Reproduce the span that opens at the line containing "lower_plate();" and closes at the line containing "if empty is", both lines included, without alteration and without any other line.

%%

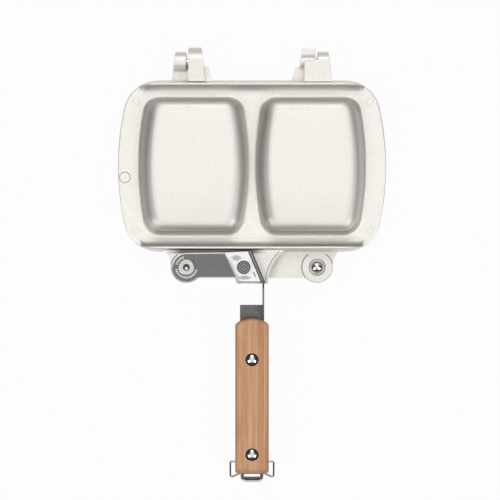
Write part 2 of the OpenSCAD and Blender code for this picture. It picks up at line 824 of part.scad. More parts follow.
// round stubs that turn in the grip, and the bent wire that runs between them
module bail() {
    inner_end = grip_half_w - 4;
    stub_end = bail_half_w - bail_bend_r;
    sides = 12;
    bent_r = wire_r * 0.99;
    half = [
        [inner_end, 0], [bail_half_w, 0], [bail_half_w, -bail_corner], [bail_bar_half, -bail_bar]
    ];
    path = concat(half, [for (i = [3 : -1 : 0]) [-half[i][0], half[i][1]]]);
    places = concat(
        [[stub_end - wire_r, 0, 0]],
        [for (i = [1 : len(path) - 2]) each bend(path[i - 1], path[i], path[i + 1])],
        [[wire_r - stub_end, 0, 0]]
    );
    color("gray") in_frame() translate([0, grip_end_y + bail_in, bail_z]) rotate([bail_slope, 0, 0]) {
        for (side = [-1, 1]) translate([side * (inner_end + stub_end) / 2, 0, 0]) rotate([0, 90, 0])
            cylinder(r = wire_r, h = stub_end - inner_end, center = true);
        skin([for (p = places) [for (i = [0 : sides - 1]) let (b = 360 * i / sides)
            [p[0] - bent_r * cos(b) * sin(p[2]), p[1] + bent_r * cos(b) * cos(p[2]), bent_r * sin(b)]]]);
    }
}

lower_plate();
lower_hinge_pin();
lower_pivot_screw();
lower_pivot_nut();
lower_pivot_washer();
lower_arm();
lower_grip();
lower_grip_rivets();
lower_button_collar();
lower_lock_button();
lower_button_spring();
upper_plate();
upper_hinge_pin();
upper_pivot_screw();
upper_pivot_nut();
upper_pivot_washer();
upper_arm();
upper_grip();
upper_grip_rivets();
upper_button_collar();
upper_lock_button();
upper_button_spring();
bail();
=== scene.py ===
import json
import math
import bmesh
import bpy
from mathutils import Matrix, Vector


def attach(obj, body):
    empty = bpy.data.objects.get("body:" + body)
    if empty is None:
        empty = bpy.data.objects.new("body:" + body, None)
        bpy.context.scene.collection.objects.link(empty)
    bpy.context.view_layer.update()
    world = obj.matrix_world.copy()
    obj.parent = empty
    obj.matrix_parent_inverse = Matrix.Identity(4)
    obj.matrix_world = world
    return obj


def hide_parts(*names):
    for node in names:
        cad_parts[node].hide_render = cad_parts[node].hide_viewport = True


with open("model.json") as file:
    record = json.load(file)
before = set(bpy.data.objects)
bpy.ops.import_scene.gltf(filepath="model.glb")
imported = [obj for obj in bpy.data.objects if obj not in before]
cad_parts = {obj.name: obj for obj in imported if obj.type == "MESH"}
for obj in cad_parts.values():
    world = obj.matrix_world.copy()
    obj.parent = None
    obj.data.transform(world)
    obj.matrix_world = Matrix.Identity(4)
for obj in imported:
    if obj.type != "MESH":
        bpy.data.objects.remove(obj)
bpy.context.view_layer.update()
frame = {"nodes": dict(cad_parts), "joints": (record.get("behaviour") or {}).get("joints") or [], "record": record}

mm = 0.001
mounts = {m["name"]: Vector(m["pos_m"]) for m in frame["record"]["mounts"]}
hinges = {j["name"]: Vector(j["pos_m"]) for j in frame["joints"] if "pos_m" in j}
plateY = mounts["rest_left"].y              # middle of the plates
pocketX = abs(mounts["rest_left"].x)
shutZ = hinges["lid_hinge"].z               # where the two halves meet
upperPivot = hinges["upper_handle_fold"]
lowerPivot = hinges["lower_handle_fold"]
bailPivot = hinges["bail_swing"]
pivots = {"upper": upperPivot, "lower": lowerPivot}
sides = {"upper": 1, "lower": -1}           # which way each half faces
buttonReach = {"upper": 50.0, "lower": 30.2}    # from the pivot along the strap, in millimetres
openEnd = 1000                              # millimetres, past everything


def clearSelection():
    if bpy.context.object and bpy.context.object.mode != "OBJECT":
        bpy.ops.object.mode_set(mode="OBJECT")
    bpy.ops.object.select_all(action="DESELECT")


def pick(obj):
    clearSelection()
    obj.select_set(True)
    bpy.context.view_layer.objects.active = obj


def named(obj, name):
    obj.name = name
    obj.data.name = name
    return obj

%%

* OUTPUT OF THE TASK:
lower_plate();
lower_hinge_pin();
lower_pivot_screw();
lower_pivot_nut();
lower_pivot_washer();
lower_arm();
lower_grip();
lower_grip_rivets();
lower_button_collar();
lower_lock_button();
lower_button_spring();
upper_plate();
upper_hinge_pin();
upper_pivot_screw();
upper_pivot_nut();
upper_pivot_washer();
upper_arm();
upper_grip();
upper_grip_rivets();
upper_button_collar();
upper_lock_button();
upper_button_spring();
bail();
=== scene.py ===
import json
import math
import bmesh
import bpy
from mathutils import Matrix, Vector


def attach(obj, body):
    empty = bpy.data.objects.get("body:" + body)
    if empty is None:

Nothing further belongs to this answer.